The fact that Section 3(B) denies Bar admission to some aliens and not to others conflicts neither with the INA nor with the Supreme Court’s disposition in Toll. In Toll, the Court invalidated a University of Maryland policy denying in-state tuition status to G-4 nonimmigrant aliens — who are permitted by congressional directive to establish domicile in the United States — as inconsistent with federal policy that prevented these student aliens from establishing state domicile. Toll, 458 U.S. at 11, 102 S.Ct. at 2983. Toll held that, “state regulation not congressionally sanctioned that discriminates against aliens lawfully admitted to the country is impermissible if it imposes additional burdens not contemplated by Congress.” However, the Court added a caveat:
To be sure, when Congress has done nothing more than permit a class of aliens to enter the country temporarily, the proper application of the principle is likely to be a matter of some dispute.
Toll 458 U.S. at 12-13, 102 S.Ct. at 2983 (quoting, in part, De Canas, 424 U.S. at 358, n. 6, 96 S.Ct. at 938, n. 6). The substantive holding in Toll is distinguishable from the instant case for two reasons. First, Section 3(B) raises the situation contemplated, but not addressed, in Toll — the validity of state laws affecting transient nonimmigrant aliens. Second, there is no incongruity between what Congress permits of student and temporary worker nonimmigrants and what Section 3(B) prevents.
First, as with the alien class in general, the sub-class of nonimmigrant aliens is itself heterogenous, and the distinctions among them are relevant for preemption purposes. Toll specifically distinguished between G-4 nonimmigrant aliens — upon whom Congress expressly declined to impose domicile restrictions — and the F-l student and H-1B temporary worker non-immigrant aliens at issue in this case— upon whom Congress has clearly imposed domicile restrictions.55 Section 3(B) affects only the latter group.

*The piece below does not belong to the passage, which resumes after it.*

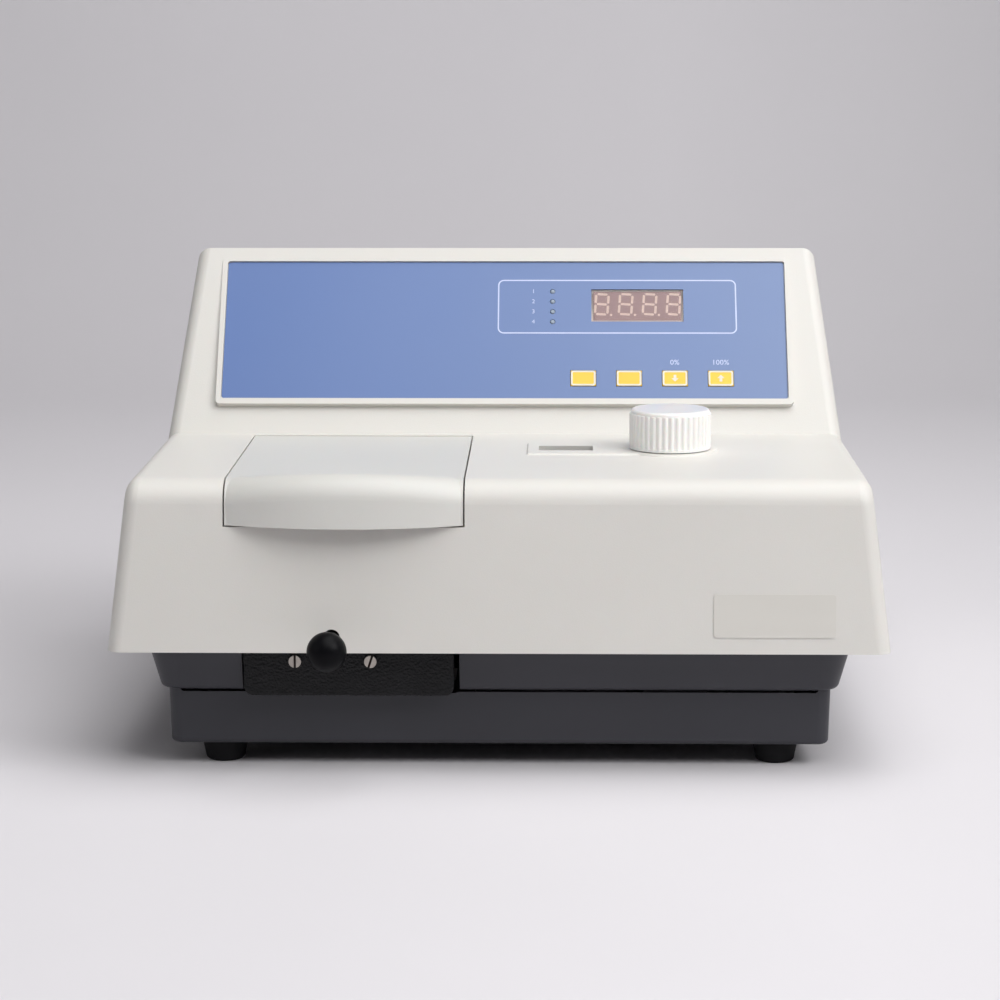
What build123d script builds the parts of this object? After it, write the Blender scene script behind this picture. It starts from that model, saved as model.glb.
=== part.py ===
# Bench-top UV-visible spectrophotometer: a moulded ivory cover with a raised control tower,
# a black base tray on rubber feet, a lidded sample chamber with a pull-rod cell changer,
# a ribbed wavelength knob with its drum counter, and the optics and electronics inside.
# Millimetres. +X is to the operator's right, +Y away from the operator, +Z up.
# The origin is on the table, under the middle of the whole object's box.
import math
import os

from build123d import *

os.makedirs("parts", exist_ok=True)

# Overall sizes of the cover
skirt_half_width = 185.5
skirt_z = 61.0
skirt_front_y = -146.0
rear_y = 180.8
deck_z = 142.0
tower_z = 234.2
cover_wall = 3.0
side_draft = 6.8
front_draft = 5.4
tower_foot_y = 17.0
tower_angle = 58.0
tower_top_fall = 6.0
deck_edge_radius = 12.0
tower_foot_radius = 14.0
tower_edge_radius = 10.0
rear_edge_radius = 12.0
side_edge_radius = 7.0

# Base tray
tray_half_width = 159.7
tray_front_y = -123.0
tray_rear_y = 163.0
tray_bottom_z = 11.0
step_z = 38.6
flange_low_out = 3.3
flange_high_out = 11.1
flange_top_z = 66.0
tray_wall = 3.0
tray_corner = 6.0
flange_corner_radius = 3.0

# Feet
foot_radius = 11.4
foot_sole_radius = 9.2
foot_inset_x = 25.7
foot_inset_y = 17.0

# Control panel
panel_angle = 56.0
panel_y = 25.3
panel_z = 159.4
panel_width = 297.0
panel_height = 81.3
panel_thick = 0.8
panel_gap = 0.3
bezel_side = 3.0
bezel_low = 3.6
bezel_high = 2.6
bezel_proud = 1.0
bezel_corner = 2.5
window_x = 70.2
window_s = 55.3
window_width = 48.8
window_height = 19.4
key_width = 13.2
key_height = 9.0
key_pitch = 24.07
key_first_x = 41.4
key_s = 11.9
key_count = 4
key_travel = 0.4
key_gap = 0.25
key_proud = 0.35
led_x = 25.2
led_first_s = 45.45
led_pitch = 6.07
led_count = 4
led_radius = 1.3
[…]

Second, Section 3(B) does not succumb to the Toll infirmity of proscribing by state law what Congress expressly permits by federal statute. Section 3(B) does not prevent the legal matriculation of nonimmi-[425]*425grant alien students admitted to the United States on F-l or J-l visas. Section 3(B) is, in fact, consistent with provisions that prohibit student visa holders from obtaining gainful employment, require them to obtain specific authorization for certain types of matriculation-related employment, e.g., internships and work-study programs, requires their departure at the expiration of their status, and prohibits them from establishing domicile in the United States.

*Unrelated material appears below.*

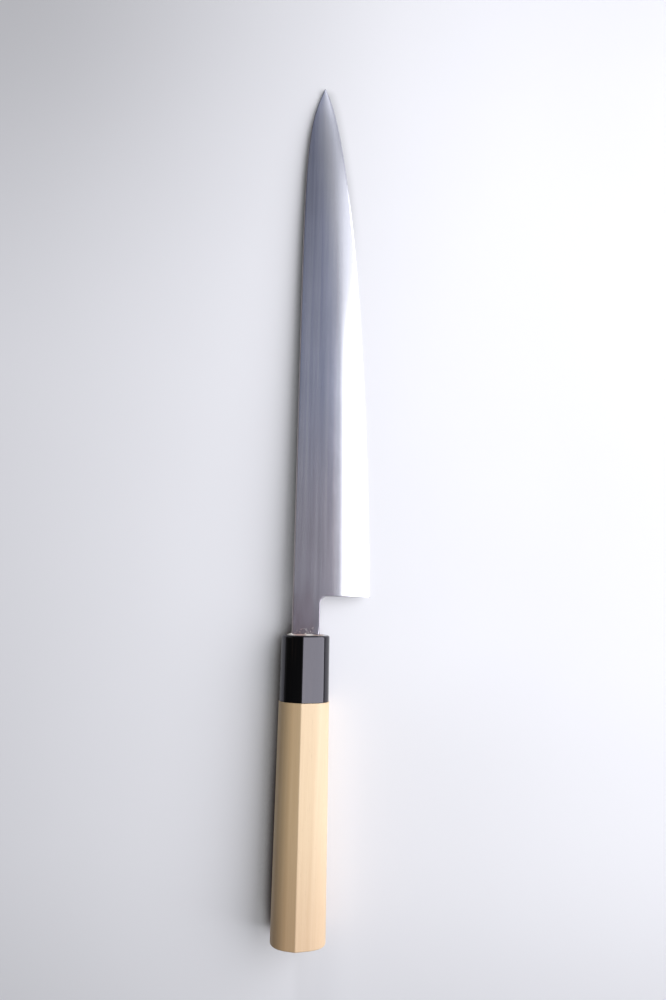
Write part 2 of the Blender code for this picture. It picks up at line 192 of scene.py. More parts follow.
TIP_Y = HEEL_GAP + math.sqrt(EDGE_LENGTH**2 - (HEEL_DEPTH - TIP_DEPTH) ** 2)
TIP = (TIP_DEPTH, TIP_Y)
heel = (HEEL_DEPTH, HEEL_GAP)
bevel_heel = (HEEL_DEPTH - BEVEL_HEEL_WIDTH, HEEL_GAP)
bend_y = HEEL_GAP + SPINE_STRAIGHT
bend = (-SPINE_OFFSET + SPINE_SLOPE * bend_y, bend_y)
edge_line = outline_curve(heel, EDGE_AT_HEEL, TIP, EDGE_AT_TIP)
bevel_line = outline_curve(bevel_heel, BEVEL_AT_HEEL, TIP, BEVEL_AT_TIP)
spine_fall = outline_curve(bend, (SPINE_SLOPE, SPINE_PULL), TIP, SPINE_AT_TIP)
spine_line = (np.append(-SPINE_OFFSET, spine_fall[0]), np.append(0.0, spine_fall[1]))
print("the tip lies", round(1000 * TIP_Y, 1), "mm in front of the handle")

# %% [markdown]
# ## The blade's section
# From the spine to the bevel line both sides are flat, and the steel thins evenly to the tip.
# Hand grinding never leaves a crisp line between flat and bevel: the flat begins to fall a few
# millimetres before it, and near the tip almost from the spine. Below the line the sides fall to
# the edge on a slight crown, and a last bevel of half a millimetre forms the edge itself. Every
# point also keeps its zone: -1 on the middle of a rounded side, 0 on the flats, 1 on the bevel
# line, 2 at the end of the bevel and 3 on the edge. The steel's finish tells them apart later.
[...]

Nor does Section 3(B), contrary to plaintiffs’ contentions, prevent them from complying with H-1B nonimmigrant visa requirements. H-1B status requires the nonimmigrant applicant to qualify for a temporary worker visa by presenting documentation of: a state professional license; a bachelor’s, or higher, degree in the profession; an equivalent foreign degree; or equivalent foreign experience. 8 C.F.R. § 214.2(h). H-lB’s four compliance measures are disjunctive; its professional licensing option is permissive, not mandatory. While Section 3(B) permits one of these alternatives, it does not prevent an H-1B visa holder who satisfies at least one of the other compliance methods from obtaining employment within the broad field encompassed by the practice of law. Moreover, Section 3(B) is consistent with an H-1B visa provision that contemplates non-licensed employment.56 As demonstrated, Section 3(B) is in accord, rather than conflict, with federal regulation of alien employment.

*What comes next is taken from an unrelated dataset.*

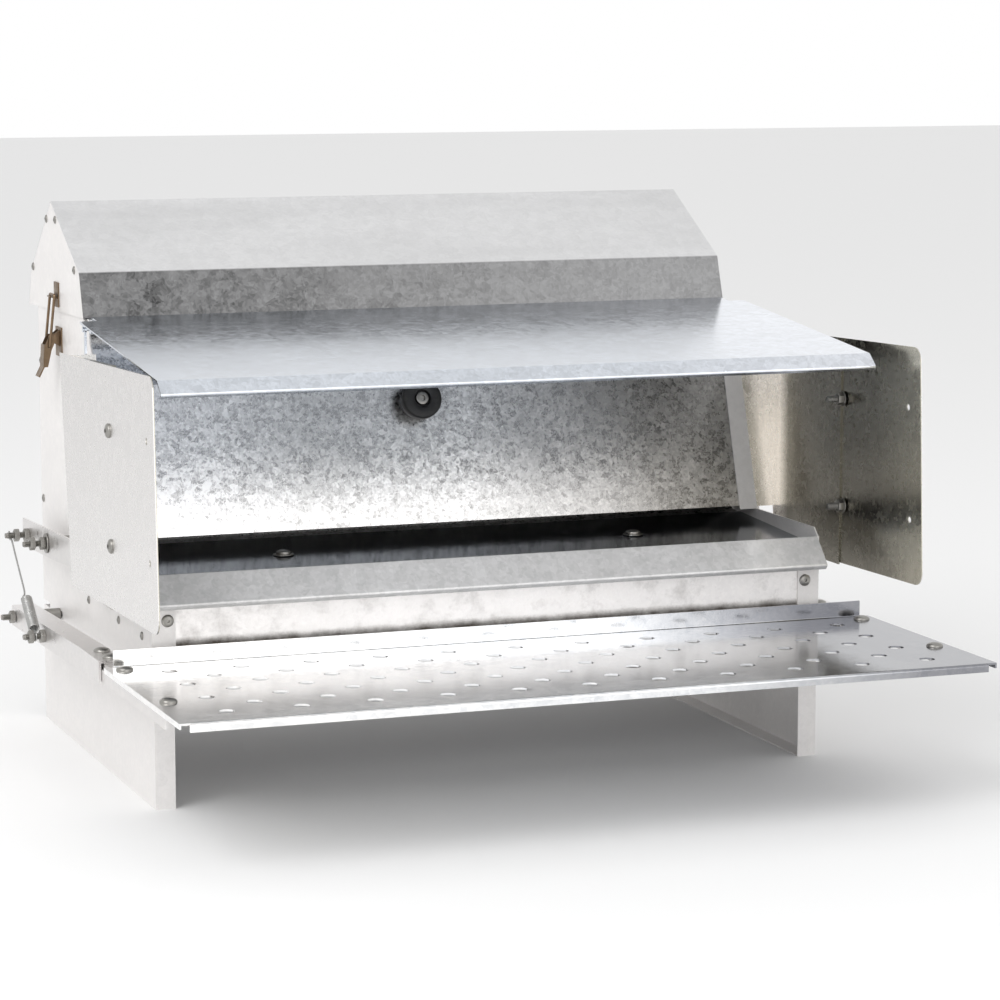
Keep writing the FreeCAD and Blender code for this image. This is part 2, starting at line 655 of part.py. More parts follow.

The plaintiffs finally argue that the INA impliedly preempts Section 3(B) because it “stands as an obstacle to the accomplishment and execution of the full purpose and objectives of Congress.” De Canas, 424 U.S. at 363, 96 S.Ct. at 940. We disagree. As the Court made clear in DeCanas, the intersection of state and federal law does not necessarily require or effect preemption. Upholding a California law criminalizing the employment of illegal aliens, De-Canas held that the overlap of state and federal law did not equate to “withdrawal from the States of power to regulate where the activity regulated was a mere peripheral concern” to the federal law. Id. at 361, 96 S.Ct. at 939. Similarly, while Section 3(B) prohibits Bar admission of nonimmigrant aliens even though the INA permits H-1B visa holders to seek professional licensing, the provision is “peripheral” to intersecting federal law which does not itself mandate domestic professional licensing.
Section 3(B) is a state Bar rule designed to address local problems arising from the transitory status of nonimmigrant aliens who, by the terms and conditions of their federal status, possess fewer ties to the United States than any other group (besides illegal aliens). Section 3(B) attempts to protect Louisiana residents seeking legal representation and affects a class of persons whom Congress has expressly prohibited from living or working permanently in the United States. See id. at 363, 96 S.Ct. at 940 (explaining that although federal law predominates in the field of immigration, there is minimal federal interest in state laws crafted to address local problems and affecting local entities in a manner consistent with feder[426]*426al declarations). Rather than standing as an obstacle to federal law, Section 3(B) is consistent with the federal policy embodied in the INA.
CONCLUSION
For the reasons stated herein, the judgment in LeClerc v. Webb, 270 F.Supp.2d 779 (E.D.La.2003) is AFFIRMED. The judgment in Wallace, et. al. v. Calogero, et al., 286 F.Supp.2d 748 (E.D.La.2003) is REVERSED.